Ese tribunal tiene en sus manos el instrumento de la impunidad, pues a los guerrilleros que confiesen delitos de lesa humanidad y crímenes de guerra no se los condenará a prisión, tal como ordena la Corte Penal Internacional, sino que les será restringida la movilidad en un área geográfica. Podrán ser nombrados congresistas y realizar algunos trabajos comunitarios.
De paso, las FARC se niegan a reparar integralmente a sus víctimas alegando no tener recursos, de forma que será el Estado el obligado a hacerlo.
Con razón, el grupo terrorista español ETA reclamó a su Gobierno y al Partido Socialista Obrero Español (PSOE) que, así como habían apoyado el acuerdo colombiano, les dieran a ellos un trato similar. No lo tendrán, porque ni ellos ni los Gobiernos de Estados Unidos, Francia e Inglaterra aceptarían ir tan lejos para desmovilizar a los terroristas de ISIS y Al Qaeda. Como quien dice, la impunidad es buena en las repúblicas "banana" como nos catalogan, pero no para ellos.

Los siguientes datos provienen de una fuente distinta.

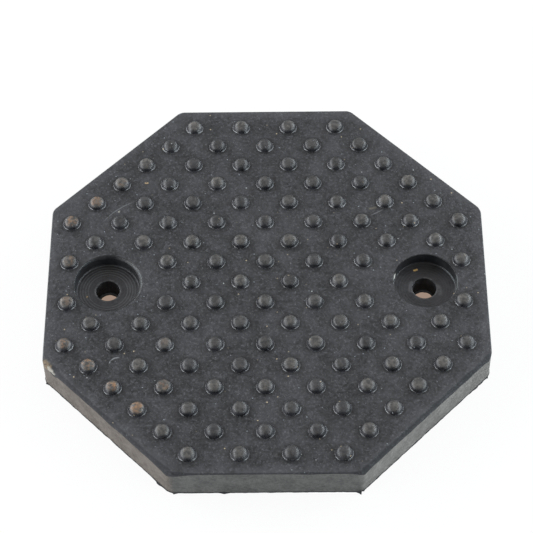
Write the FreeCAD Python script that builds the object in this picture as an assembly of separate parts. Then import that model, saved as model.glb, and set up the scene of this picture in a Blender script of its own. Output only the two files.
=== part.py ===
import FreeCAD
import Part

import math
import os

# Lift arm rubber pad: one moulded octagonal slab, with a field of raised grip studs
# on its top and two counterbored holes for the bolts that hold it to the lift arm.
# The origin is the centre of the flat underside, +Z points up through the studs,
# and the two holes lie on the X axis. All lengths are in millimetres.

# Octagonal slab
SIDES = 8
ACROSS_FLATS = 133.0
SLAB_THICKNESS = 11.1
CORNER_RADIUS = 3.0
TOP_EDGE_CHAMFER = 0.4

# Counterbored bolt holes
HOLE_SPACING = 96.8
BOLT_HOLE_DIAMETER = 7.3
COUNTERBORE_DIAMETER = 19.3
COUNTERBORE_DEPTH = 4.3

# Studs, in rows half a pitch apart, each row shifted half a pitch from the last.
# There are over a hundred, so each round stud is kept to a few flat facets.
STUD_PITCH = 15.0
STUD_DIAMETER = 4.8
STUD_HEIGHT = 1.6
STUD_CROWN_CHAMFER = 0.9
STUD_FACETS = 16

# Least distance of a stud's axis from a side, and of its foot from a counterbore
STUD_SIDE_DISTANCE = 5.0
STUD_BORE_GAP = 0.8

# How far a cutter runs past a face, how deep a stud is rooted, and when two heights are one
OVERRUN = 1.0
STUD_ROOT = 1.0
TOUCH = 0.001


def polygon_face(sides, apothem, height):
    """A regular polygon's face at a height, with a flat side square to +X."""
    reach = apothem / math.cos(math.pi / sides)
    corners = []
    for index in range(sides + 1):
        angle = (index + 0.5) * 2 * math.pi / sides
        corners.append(FreeCAD.Vector(reach * math.cos(angle), reach * math.sin(angle), height))
    return Part.Face(Part.makePolygon(corners))


def edges_at(shape, height):
    """The edges of a shape that lie all along one height."""
    found = []
    for edge in shape.Edges:
        box = edge.BoundBox
        if abs(box.ZMin - height) < TOUCH and abs(box.ZMax - height) < TOUCH:
            found.append(edge)
    return found


def slab():
    """The octagonal block, with its upright corners rounded and its top edge broken."""
    outline = polygon_face(SIDES, ACROSS_FLATS / 2, 0)
    block = outline.extrude(FreeCAD.Vector(0, 0, SLAB_THICKNESS))
    upright = [edge for edge in block.Edges if edge.BoundBox.ZLength > SLAB_THICKNESS / 2]
    block = block.makeFillet(CORNER_RADIUS, upright)
    return block.makeChamfer(TOP_EDGE_CHAMFER, edges_at(block, SLAB_THICKNESS))


def hole_positions():
    """The centres of the two bolt holes on the underside."""
    return [FreeCAD.Vector(side * HOLE_SPACING / 2, 0, 0) for side in (-1, 1)]


def hole_cutter(place):
    """A bolt hole and its counterbore, as the solid that cuts them."""
    up = FreeCAD.Vector(0, 0, 1)
    floor = SLAB_THICKNESS - COUNTERBORE_DEPTH
    through = Part.makeCylinder(BOLT_HOLE_DIAMETER / 2, floor + 2 * OVERRUN, place - up * OVERRUN, up)
    recess = Part.makeCylinder(COUNTERBORE_DIAMETER / 2, COUNTERBORE_DEPTH + OVERRUN, place + up * floor, up)
    return through.fuse(recess)


def stud_positions():
    """The stud lattice, less the places too near a side or a counterbore."""
    row_pitch = STUD_PITCH / 2
    reach = int(ACROSS_FLATS / row_pitch) + 1
    places = []
    for row in range(-reach, reach + 1):
        for column in range(-reach, reach + 1):
            if (row + column) % 2 == 1:
                place = FreeCAD.Vector(column * row_pitch, row * row_pitch, SLAB_THICKNESS)
                if clears_sides(place) and clears_holes(place):
                    places.append(place)
    return places


def clears_sides(place):
    """Whether a stud's axis is far enough inside every side of the octagon."""
    for index in range(SIDES):
        angle = index * 2 * math.pi / SIDES
        outward = place.x * math.cos(angle) + place.y * math.sin(angle)
        if ACROSS_FLATS / 2 - outward < STUD_SIDE_DISTANCE:
            return False
    return True


def clears_holes(place):
    """Whether a stud's foot stands clear of both counterbores."""
    least = COUNTERBORE_DIAMETER / 2 + STUD_DIAMETER / 2 + STUD_BORE_GAP
    for hole in hole_positions():
        if math.hypot(place.x - hole.x, place.y - hole.y) < least:
            return False
    return True


def stud():
    """One grip stud on the slab's top: a short post with a broad chamfer round its flat crown."""
    foot = polygon_face(STUD_FACETS, STUD_DIAMETER / 2, -STUD_ROOT)
    post = foot.extrude(FreeCAD.Vector(0, 0, STUD_ROOT + STUD_HEIGHT))
    return post.makeChamfer(STUD_CROWN_CHAMFER, edges_at(post, STUD_HEIGHT))


def pad():
    """The whole pad as one solid."""
    body = slab()
    for place in hole_positions():
        body = body.cut(hole_cutter(place))
    pattern = stud()
    studs = []
    for place in stud_positions():
        copy = pattern.copy()
        copy.translate(place)
        studs.append(copy)
    return body.fuse(studs).removeSplitter()


def main():
    os.makedirs("parts", exist_ok=True)
    shape = pad()
    shape.exportStep("parts/rubber_pad.step")
    box = shape.BoundBox
    print("rubber_pad:", len(shape.Solids), "solid,", len(stud_positions()), "studs,", "valid", shape.isValid())
    print("size:", round(box.XLength, 3), round(box.YLength, 3), round(box.ZLength, 3))
    print("volume:", round(shape.Volume, 1))


main()
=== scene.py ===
"""Dressed model of a lift arm's rubber pad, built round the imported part.

One moulded octagon with rounded corners, a ragged lip of flash round its foot, two turned bolt
seats and a field of domed grip studs, all united in one closed mesh and dressed as rubber.
Lengths are in metres, in the part's own frame: the origin is the centre of the flat underside.
"""

import logging
import math
import random
from contextlib import contextmanager
from dataclasses import dataclass, field
from enum import Enum, IntEnum
from typing import Any, Callable, Iterator, Sequence

import bmesh
import bpy
from mathutils import Matrix, Vector, noise


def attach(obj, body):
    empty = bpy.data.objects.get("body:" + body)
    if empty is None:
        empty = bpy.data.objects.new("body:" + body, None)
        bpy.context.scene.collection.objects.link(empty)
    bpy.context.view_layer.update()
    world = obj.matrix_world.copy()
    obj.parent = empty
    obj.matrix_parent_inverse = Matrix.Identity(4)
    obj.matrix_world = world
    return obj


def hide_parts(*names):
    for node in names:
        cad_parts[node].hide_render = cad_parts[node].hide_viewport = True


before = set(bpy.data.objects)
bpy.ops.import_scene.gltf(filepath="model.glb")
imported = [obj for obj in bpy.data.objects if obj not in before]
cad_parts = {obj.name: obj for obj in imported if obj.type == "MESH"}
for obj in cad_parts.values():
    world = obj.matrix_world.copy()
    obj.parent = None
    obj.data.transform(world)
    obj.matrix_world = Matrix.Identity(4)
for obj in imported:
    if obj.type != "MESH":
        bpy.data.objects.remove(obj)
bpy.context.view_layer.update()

LOG = logging.getLogger("rubber_pad")

MM = 0.001
BODY = "root"
NODE = "rubber_pad"
CROWN_DUST = "crown_dust"

Colour = tuple[float, float, float, float]
Source = Any


class Element(Enum):
    """What a pick selects in edit mode."""

    FACE = "FACE"
    EDGE = "EDGE"
    VERTEX = "VERT"


class Joining(Enum):
    """How a boolean joins two solids."""

    CUT = "DIFFERENCE"
    UNITE = "UNION"


class Surface(IntEnum):
    """The finishes of the moulding, in the order of its material slots."""

    SKIN = 0
    SIDE = 1
    SEAT = 2
    UNDERSIDE = 3


def srgb(red: int, green: int, blue: int) -> Colour:
    """Turn an 8-bit screen colour into a linear one.

    Args:
        red: Red, from 0 to 255.
        green: Green, from 0 to 255.
        blue: Blue, from 0 to 255.

    Returns:
        The linear colour, with full alpha.
    """
    parts = []
    for part in (red, green, blue):
        share = part / 255
        parts.append(share / 12.92 if share <= 0.04045 else ((share + 0.055) / 1.055) ** 2.4)
    return (parts[0], parts[1], parts[2], 1.0)


def set_apart(piece: bpy.types.Object) -> None:
    """Deselect everything, then select one object and make it active.

    Args:
        piece: The object to work on.
    """
    for other in bpy.context.selected_objects:
        other.select_set(False)
    piece.select_set(True)
    bpy.context.view_layer.objects.active = piece


def settle(piece: bpy.types.Object, name: str) -> None:
    """Name an object and put its place, turn and size into its mesh.

    Args:
        piece: The object to settle.
        name: Its new name, which its mesh takes as well.
    """
    piece.name = name
    piece.data.name = name
    set_apart(piece)
    bpy.ops.object.transform_apply(location=True, rotation=True, scale=True)


@contextmanager
def edit_mode(piece: bpy.types.Object) -> Iterator[None]:
    """Work in edit mode on one object, with nothing of its mesh selected at first.

    Args:
        piece: The object to edit.

    Yields:
        Nothing. Edit mode ends with the block.
    """
    set_apart(piece)
    bpy.ops.object.mode_set(mode="EDIT")
    bpy.ops.mesh.select_all(action="DESELECT")
    yield
    bpy.ops.object.mode_set(mode="OBJECT")


def pick(kind: Element, test: Callable[[Any], bool]) -> None:
    """Select what passes a test in the mesh that is being edited, and nothing else.

    Args:
        kind: Whether faces, edges or vertices are tested.
        test: Says whether one of them is selected.
    """
    bpy.ops.mesh.select_mode(type=kind.value)
    bpy.ops.mesh.select_all(action="DESELECT")
    mesh = bmesh.from_edit_mesh(bpy.context.edit_object.data)
    mesh.normal_update()
    elements = {Element.FACE: mesh.faces, Element.EDGE: mesh.edges, Element.VERTEX: mesh.verts}[kind]
    for element in [element for element in elements if test(element)]:
        element.select_set(True)
    mesh.select_flush_mode()
    bmesh.update_edit_mesh(bpy.context.edit_object.data)


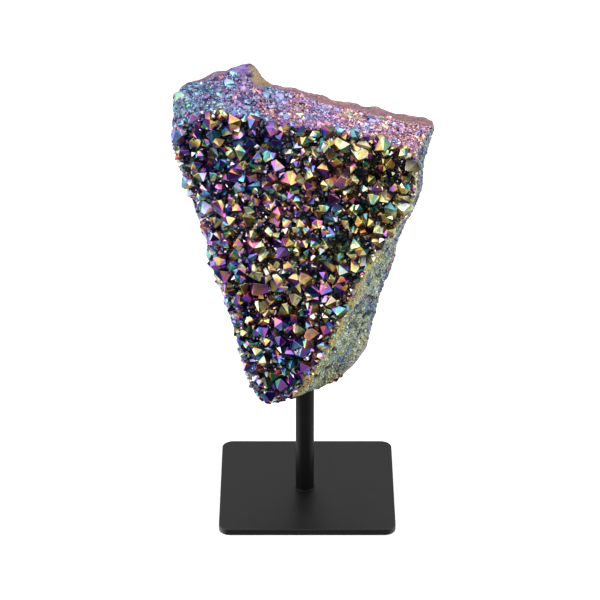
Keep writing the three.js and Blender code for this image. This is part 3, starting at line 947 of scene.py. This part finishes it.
def mirror_film(name, scale, roughness, pastel):
    """A metal film on crystal: its colour from its thickness, paled by the face's share, in part
    painted glints, or by pastel, darkened by the face's painted light and, near the foot, to navy
    as painted shade between the crystals. Fine growth lines break its gloss."""
    material, nodes, shader = new_material(name)
    film, bright, pale, clear_of_foot_shade = map(nodes.attribute, ("film", "bright", "pale", "clear_of_foot_shade"))
    cloud = nodes.noise(480, 3)
    thickness = nodes.math("ADD", film, nodes.span(cloud, 0.3, 0.7, -0.08, 0.08))
    paled = nodes.math("MAXIMUM", pale, pastel)
    colour = nodes.mixed(paled, colour_ramp(nodes, scale, thickness), linear(PALE_TINT))
    deepening = nodes.span(bright, 0.2, 0.7, 2.0, 1.0)
    colour = nodes.node("ShaderNodeGamma", {"Color": colour, "Gamma": deepening}).outputs[0]
    colour = nodes.node(
        "ShaderNodeVectorMath",
        {0: colour, "Scale": bright},
        operation="SCALE",
    ).outputs[0]
    nodes.fill(
        shader,
        {
            "Base Color": nodes.mixed(clear_of_foot_shade, linear(FOOT_SHADE_TINT), colour),
            "Roughness": nodes.span(nodes.noise(900, 3), 0.3, 0.7, 0.7 * roughness, 1.3 * roughness),
            "Normal": nodes.bump(cloud, 0.2, 0.2 * MM),
            "Metallic": 0.94,
        },
    )
    return material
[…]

Y razón no le falta al doctor José Miguel Vivanco, presidente de Human Rights Watch's, quien sostiene que ese acuerdo es violatorio de los parámetros de la justicia humanitaria internacional. De manera que la lección que se le está dando al mundo es que el derecho internacional humanitario y los derechos humanos pueden ser pisoteados en nombre de la paz.